━━━━━ Material provided ━━━━━

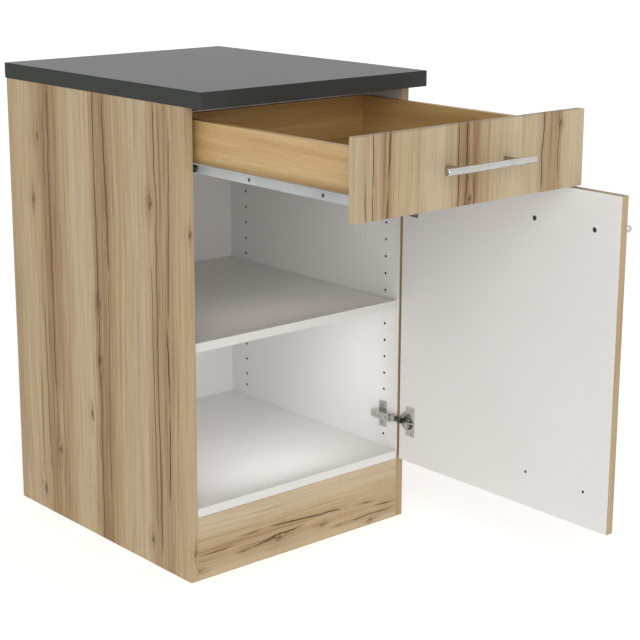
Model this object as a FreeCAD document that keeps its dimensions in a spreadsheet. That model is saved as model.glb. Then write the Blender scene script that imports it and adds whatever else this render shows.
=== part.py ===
import FreeCAD, Part
import os
import re
import Sketcher

# Kitchen base cabinet: a carcass of melamine boards under a laminate worktop, with one
# drawer on roller runners and one door on two concealed hinges.
# Frame: X across the cabinet, Y towards the wall, Z up. The origin is on the floor, midway
# between the side panels, in the plane of the carcass's front edges.
# The drawer is modelled pulled out to its stop and the door open square.

doc = FreeCAD.newDocument("base_cabinet")
sheet = doc.addObject("Spreadsheet::Sheet", "Sizes")

DIMENSIONS = [
    ("cabinet_width", 500, "across the outsides of the side panels"),
    ("carcass_height", 820, "floor to the underside of the worktop"),
    ("panel_depth", 550, "front edge to rear edge of a side panel"),
    ("board", 16, "carcass, shelf and front boards"),
    ("edge_round", 0.8, "eased edges of the visible boards"),
    ("plinth_height", 116, "floor to the underside of the base panel"),
    ("back_recess", 51, "rear edge of a side panel to the front of the back panel"),
    ("back_thickness", 3, "hardboard back panel"),
    ("groove_depth", 6, "grooves that hold thin boards"),
    ("groove_play", 0.3, "play of a thin board in its groove"),
    ("rail_depth", 100, "rails that tie the side panels under the worktop"),
    ("rail_setback", 50, "front edge of the carcass to the front rail"),
    ("overrun", 5, "how far a cutting shape runs past the face that it cuts"),
    ("worktop_thickness", 28, "laminated chipboard"),
    ("worktop_overhang", 45, "worktop in front of the side panels"),
    ("worktop_tail", 5, "worktop behind the side panels"),
    ("hole_radius", 2.5, "system holes in the side panels"),
    ("hole_depth", 11, "blind depth of a system hole"),
    ("hole_pitch", 32, "spacing of a row"),
    ("row_rise", 448, "underside of the base panel to the highest hole of a row"),
    ("row_front", 37, "front edge of the panel to the front row"),
    ("row_rear", 450, "front edge of the panel to the rear row"),
    ("row_foot", 24, "the last step down of a row"),
    ("peg_play", 0.05, "play of a pin, dowel or screw in its hole"),
    ("end_gap", 0.5, "room past the end of a pin, dowel or screw"),
    ("pin_depth", 10, "a shelf pin's length in the panel"),
    ("pin_reach", 8, "a shelf pin's length under the shelf"),
    ("pin_collar_radius", 4, "collar of a shelf pin"),
    ("pin_collar", 0.8, "thickness of that collar"),
    ("shelf_setback", 6, "front edge of the carcass to the shelf"),
    ("shelf_side_gap", 1, "each end of the shelf to the side panel"),
    ("shelf_rear_gap", 2, "shelf to the back panel"),
    ("dowel_radius", 4, "beech dowels of the carcass"),
    ("dowel_length", 30, "whole dowel"),
    ("dowel_depth", 10, "its part in the side panel"),
    ("fitting_margin", 37, "edge of the base panel to its first fitting"),
    ("fitting_spacing", 32, "cam fitting to the dowel beside it"),
    ("bolt_radius", 3, "shank of a cam bolt"),
    ("bolt_hole_radius", 3.5, "hole for that shank"),
    ("bolt_neck_radius", 2.4, "a cam bolt's screw and head"),
    ("bolt_depth", 10, "a cam bolt's length in the panel"),
    ("cam_setback", 24, "end of the board to the middle of the cam"),
    ("cam_radius", 7.4, "cam disc of the carcass"),
    ("cam_height", 12, "its height"),
    ("cam_play", 0.1, "play of a cam disc in its seat"),
    ("cam_slot", 1.6, "screwdriver slot of a cam disc"),
    ("screw_radius", 2, "chipboard and handle screws"),
    ("screw_clear_radius", 2.5, "clearance hole for them"),
    ("screw_head_radius", 4, "their pan head"),
    ("screw_head", 2, "height of that head"),
    ("head_play", 0.4, "play of a head in its recess"),
    ("worktop_bite", 15, "a worktop screw's length in the worktop"),
    ("worktop_spread", 320, "between the two screws of a rail"),
    ("nail_radius", 1, "nails of the thin boards"),
    ("nail_length", 18, "nail below its head"),
    ("nail_head_radius", 2.5, "flat head of a nail"),
    ("nail_head", 0.8, "height of that head"),
    ("nail_spread", 320, "between the outer nails of a row"),
    ("plinth_dowel_margin", 30, "upper or lower edge of the plinth board to a dowel"),
    ("block_spread", 300, "between the corner blocks behind the plinth"),
    ("block_width", 40, "corner block along the plinth"),
    ("block_leg", 22, "leg of a corner block"),
    ("block_wall", 4, "wall of a corner block"),
    ("block_bite", 12, "a corner block screw's length in the board"),
    ("front_gap", 2, "carcass to the back of a closed front"),
    ("front_side_gap", 2, "side of a front to the outside of the cabinet"),
    ("front_top_gap", 3, "worktop to the drawer front"),
    ("front_reveal", 4, "drawer front to the door"),
    ("drawer_front_height", 125, "lower edge to upper edge of the drawer front"),
    ("hinge_top_margin", 76, "upper edge of the door to the middle of the upper hinge"),
    ("hinge_foot_margin", 80, "lower edge of the door to the middle of the lower hinge"),
    ("drawer_travel", 388, "closed to the stop of the runners"),
    ("drawer_length", 480, "drawer sides"),
    ("drawer_board", 12, "drawer sides and back"),
    ("drawer_height", 85, "drawer sides"),
    ("drawer_drop", 24, "underside of the worktop to the top of the drawer sides"),
    ("drawer_bottom_thickness", 3, "hardboard drawer bottom"),
    ("drawer_bottom_lift", 9, "lower edge of the sides to the drawer bottom"),
    ("drawer_dowel_radius", 3, "dowels between the sides and the front"),
    ("drawer_dowel_length", 24, "whole dowel"),
    ("drawer_dowel_depth", 9, "its part in the front"),
    ("drawer_dowel_margin", 18, "edge of a drawer side or back to a dowel or screw"),
    ("drawer_cam_radius", 6, "cam disc in a drawer side"),
    ("drawer_cam_height", 10, "its height"),
    ("drawer_screw_length", 35, "screw through a side into the back"),
    ("countersink", 2.4, "depth of a countersunk head"),
    ("runner_space", 12.5, "side panel to the drawer side"),
    ("runner_length", 450, "both members of a runner"),
    ("runner_setback", 2, "front edge of the carcass to the fixed member"),
    ("runner_sheet", 1.2, "sheet steel"),
    ("runner_height", 15, "fixed channel"),
    ("runner_shelf", 10.5, "width of its lower flange"),
    ("runner_hood", 8, "width of its upper flange"),
    ("hood_start", 16, "front end of the fixed member to its upper flange"),
    ("runner_lift", 1, "underside of the moving member to the fixed member"),
    ("runner_gap", 0.5, "fixed channel to the moving flange above it"),
    ("slide_start", 1.3, "back of the drawer front to the moving member"),
    ("slide_hood", 11, "width of the moving member's upper flange"),
    ("roller_play", 0.3, "a roller to what lies beside it"),
    ("roller_shoulder", 1, "spacer between a roller and its web"),
    ("front_roller_radius", 6.5, "roller of the fixed member"),
    ("front_roller_width", 6.5, "its width"),
    ("front_roller_margin", 5.5, "front end of the fixed member to its axle"),
    ("rear_roller_width", 5.2, "roller of the moving member"),
    ("rear_roller_margin", 10.3, "rear end of the moving member to its axle"),
    ("axle_radius", 2.5, "roller axle"),
    ("axle_head_radius", 3.8, "rivet head and spacer of an axle"),
    ("axle_head", 1, "height of that head"),
    ("roller_recess", 1, "depth of the recess in a roller's face"),
    ("roller_rim", 1.4, "rim and hub beside that recess"),
    ("stop_length", 22, "plastic block that stops the rear roller"),
    ("stop_width", 8.6, "its width"),
    ("runner_screw_first", 35, "front end of the fixed member to its first screw"),
    ("runner_screw_step", 192, "spacing of its screws"),
    ("euro_screw_depth", 10, "length of a system screw in the panel"),
    ("euro_head_radius", 3.8, "its head"),
    ("euro_head", 1.5, "height of that head"),
    ("slide_screw_first", 82.7, "front end of the moving member to its first screw"),
    ("slide_screw_step", 175, "spacing of its screws"),
    ("slide_screw_rise", 7.2, "foot of the moving member to its screws"),
    ("slide_screw_length", 10, "their length in the drawer side"),
    ("slide_head_radius", 3, "their heads"),
    ("slide_head", 0.8, "height of those heads"),
    ("handle_spacing", 128, "between the two posts"),
    ("handle_length", 194, "whole bar"),
    ("handle_radius", 6, "round bar"),
    ("handle_chamfer", 1, "broken edge at the ends of the bar"),
    ("handle_reach", 32, "face of the front to the middle of the bar"),
    ("post_radius", 4.5, "handle post"),
    ("post_thread", 12, "a handle screw's length in its post"),
    ("handle_top_margin", 62, "upper edge of the door to its handle"),
    ("handle_edge_margin", 53, "free edge of the door to the nearer post"),
    ("pilot_radius", 2.5, "spare handle holes near the door's lower edge"),
    ("pilot_depth", 10, "their depth"),
    ("swing_inset", 7, "outside of the cabinet to the swing axis of the door"),
    ("swing_drop", 9, "front edges of the carcass to that axis"),
    ("cup_margin", 22.5, "edge of the door to the middle of a cup"),
    ("cup_radius", 17.4, "outside of the cup"),
    ("cup_wall", 0.9, "wall of the cup"),
    ("cup_depth", 12, "outside depth of the cup"),
    ("cup_play", 0.1, "play of the cup in its drilling"),
    ("flange_sheet", 1.2, "flange on the back of the door"),
    ("flange_height", 56, "its height"),
    ("flange_width", 22, "its width"),
    ("flange_offset", 7, "middle of the cup to the middle of the flange"),
    ("flange_rim", 1.3, "rim round the cup"),
    ("guide_inset", 17.8, "inner face of the door to the centre of the cup's guide cheeks"),
    ("guide_gap", 0.5, "guide cheeks to the sides of the link"),
    ("cup_screw_spacing", 45, "between the two screws of a cup"),
    ("cup_screw_offset", 9.5, "middle of the cup to its screws"),
    ("cup_screw_length", 13, "their whole length"),
    ("cup_head_radius", 3.4, "their countersunk heads"),
    ("plate_height", 50, "mounting plate on the side panel"),
    ("plate_width", 19, "its width"),
    ("plate_sheet", 2.5, "its wings"),
    ("rib_start", 22, "front edge of the carcass to the rib of the plate"),
    ("rib_length", 30, "length of that rib"),
    ("rib_width", 10.6, "its width on the panel"),
    ("rib_height", 10, "side panel to its top"),
    ("arm_top", 13.5, "side panel to the top of the hinge arm"),
    ("arm_sheet", 1.5, "sheet steel of the arm"),
    ("arm_width", 14, "its width on the panel"),
    ("arm_start", 10, "front edge of the carcass to the arm's cover"),
    ("arm_end", 57, "front edge of the carcass to the arm's rear end"),
    ("arm_gap", 0.2, "cheeks of the arm to the mounting plate"),
    ("arm_pin_inset", 3.6, "side panel to the pin in the arm"),
    ("arm_pin_depth", 1, "front edge of the carcass to that pin"),
    ("arm_eye_radius", 2.4, "metal round that pin"),
    ("arm_pin_radius", 1.5, "pin in the arm"),
    ("knee_inset", 9.1, "side panel to the knee of the link"),
    ("knee_reach", 16.1, "front edge of the carcass to that knee"),
    ("link_end_inset", 7.4, "inner face of the panel to the pin in the cup"),
    ("link_end_reach", 17.1, "front edge of the carcass to that pin"),
    ("link_thickness", 2.6, "metal of the link"),
    ("link_width", 9, "its width"),
    ("link_end_radius", 1.9, "metal round the pin in the cup"),
    ("cup_pin_radius", 1, "pin in the cup"),
    ("cup_pin_overhang", 2, "each end of that pin past the link"),
    ("adjuster_radius", 2.5, "screws in the arm"),
    ("adjuster_head_radius", 3.4, "their heads"),
    ("adjuster_head", 1.2, "height of their heads"),
    ("adjuster_front", 16, "front edge of the carcass to the front screw"),
    ("adjuster_rear", 45, "front edge of the carcass to the rear screw"),
    ("adjuster_length", 6.5, "their length below the head"),
]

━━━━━

From the first line of the data above to the line holding "import Sketcher", reproduce each line exactly; emit no other lines.

• _Task result_:
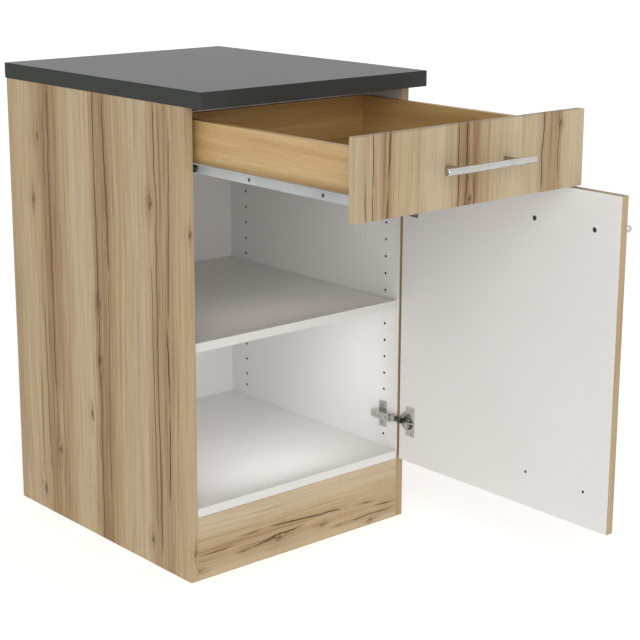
Model this object as a FreeCAD document that keeps its dimensions in a spreadsheet. That model is saved as model.glb. Then write the Blender scene script that imports it and adds whatever else this render shows.
=== part.py ===
import FreeCAD, Part
import os
import re
import Sketcher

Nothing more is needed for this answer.